Currently (canadian pricing):

256GB SSD ($629) vs 250GB HDD 2.5" ($63)

Which is about 10X price difference

And Last year a 256GB SSD was ~ $1000 vs ~ 100 for a 250GB HDD

So by looking at this we should see an afforadable - large sized SSD in about 2 years from now with the fact that SSD's are dropping by price by about a half every year - 2011 should be the right date for decently priced SSD's.

But of course - what I have failed to mention is that obviously even this 2nd generation of SSD's (after recovering from the 1st gen JMicron "scandal" lol) are superior to HDD's in every way - besides price.


RE: Price?`
By PublixE on 9/18/2009 12:44:18 PM , Rating: 2
Looks like 2 - 3 people beat me to the punch. But I stick with my comment about 2011 being the time to buy SSDs.

To the poster who said 10 years from now they will be affordable - that is just ridiculous (even now SSD's are somewhat affordable - much like buying a high end video card).
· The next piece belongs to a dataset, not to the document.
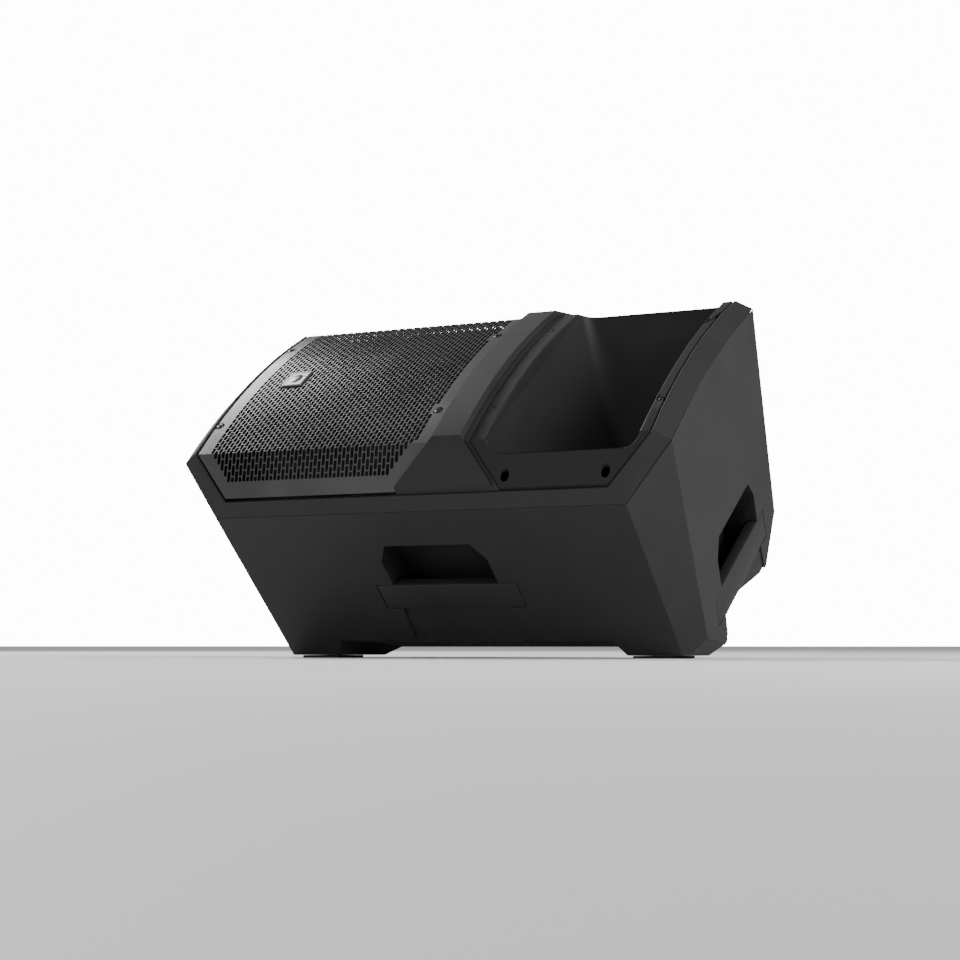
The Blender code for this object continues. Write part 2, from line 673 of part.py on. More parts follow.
def make_woofer():
    rim = BAFFLE[1] + GAP
    basket = ((RIM_RADIUS, rim), (RIM_RADIUS, rim + 4.0), (131.0, rim + 4.0), (89.0, -52.0), (89.0, -55.0),
              (81.0, -55.0), (78.0, -72.0), (34.5, -72.0), (34.5, -76.0), (80.0, -76.0), (84.0, -58.0),
              (93.0, -57.0), (136.0, rim))
    frame = add("woofer_basket", turned(WOOFER, basket, loop=True), basket_grey)
    for i in range(6):
        angle = math.radians(60.0 * i + 30.0)
        window = [(40.0, -15.0), (170.0, -46.0), (170.0, 46.0), (40.0, 15.0)]
        outline = []
        for a, b in window:
            outline.append((WOOFER[0] + a * math.cos(angle) - b * math.sin(angle),
                            WOOFER[1] + a * math.sin(angle) + b * math.cos(angle)))
        cut(frame, upright(outline, -48.0, -2.0))

    add("woofer_top_plate", turned(WOOFER, ((33.8, -76.3), (72.0, -76.3), (72.0, -84.0), (33.8, -84.0)),
                                   loop=True), zinc)
    add("woofer_magnet", turned(WOOFER, ((42.0, -84.3), (75.0, -84.3), (75.0, -104.0), (42.0, -104.0)),
                                loop=True), ferrite)
    pole = ((10.0, -76.3), (29.5, -76.3), (29.5, -104.3), (72.0, -104.3), (72.0, -112.0), (10.0, -112.0))
    add("woofer_back_plate", turned(WOOFER, pole, loop=True), zinc)

    coil_at = (WOOFER[0], WOOFER[1], -44.0)
    coil = ((30.6, -40.0), (32.4, -40.0), (32.4, -88.0), (30.6, -88.0))
    add("woofer_voice_coil", turned(WOOFER, coil, loop=True), copper, coil_at)
    cone = ((NECK_RADIUS, cone_n(NECK_RADIUS)), (104.0, cone_n(104.0)), (CONE_RADIUS, 10.6),
            (CONE_RADIUS, 12.4), (103.0, 12.4), (NECK_RADIUS, cone_n(NECK_RADIUS) + 2.6))
    add("woofer_cone", turned(WOOFER, cone, loop=True), paper, coil_at)
    dome = []
    steps = 4
    for i in range(steps):
        angle = math.radians(90.0 * i / steps)
        dome.append((46.0 * math.cos(angle), cone_n(46.0) + 3.4 + 12.0 * math.sin(angle)))
    inner = [(radius - 1.2, n - 1.0) for radius, n in reversed(dome)]
    cap = [(46.0, cone_n(46.0) + 3.2)] + dome[1:]
    cap += [(1.0, dome[0][1] + 12.2), (1.0, dome[0][1] + 11.0)] + inner
    add("woofer_dust_cap", turned(WOOFER, cap, loop=True), paper, coil_at)

    over, under = [], []
    for i in range(7):
        angle = math.radians(180.0 - 30.0 * i)
        over.append((121.5 + 11.5 * math.cos(angle), 14.4 + 10.0 * math.sin(angle)))
        under.append((121.5 + 10.3 * math.cos(angle), 13.6 + 9.6 * math.sin(angle)))
    roll = [(103.5, 12.8), (103.5, 13.8)] + over + [(136.5, 14.7), (136.5, 13.6)]
    roll += under[::-1] + [(108.0, 12.8)]
    add("woofer_surround", turned(WOOFER, roll, loop=True), rubber)
    waves = []
    for i in range(9):
        waves.append((36.0 + 5.5 * i, -53.6 + 1.4 * (-1.0) ** i))
    top = [(33.0, -53.0)] + waves + [(88.4, -53.6)]
    spider = top + [(radius, n - 0.9) for radius, n in reversed(top)]
    add("woofer_spider", turned(WOOFER, spider, 30, loop=True), cloth)
    edge = RIM_RADIUS - 1.0
    ring = ((137.2, rim + 4.3), (edge, rim + 4.3), (edge, rim + 6.8), (137.2, rim + 6.8))
    add("woofer_trim_ring", turned(WOOFER, ring, loop=True), foam)


# ---------------------------------------------------------------- rear panel


def rectangle(centre, size):
    u, v = centre
    a, b = size[0] / 2.0, size[1] / 2.0
    return [(u - a, v - b), (u + a, v - b), (u + a, v + b), (u - a, v + b)]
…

Like one person said previously in another tread - an SSD hard drive upgrade is probably the best thing you can upgrade in your computer if you already have everything else (fast processor - good graphics card...etc).

I do know for a fact my next laptop will have an SSD drive in it - as I want the performance and the extra longevity of battery life.


RE: Price?`
By afkrotch on 9/21/2009 5:01:26 AM , Rating: 2
quote:
Like one person said previously in another tread - an SSD hard drive upgrade is probably the best thing you can upgrade in your computer if you already have everything else (fast processor - good graphics card...etc).


You can also flip the coin and see it as a fruitless upgrade, if you already have a fast everything else. Like putting 5 hp into a 1000 hp car.

Also a drive that loses 1/2 it's performance after being used. So much for that price increase. FYI, TRIM doesn't work yet, but might before the end of the year.

There's only 2 worthwhile SSDs out there. The OCZ Vertex and Intel. That's it. The rest are just crap piles.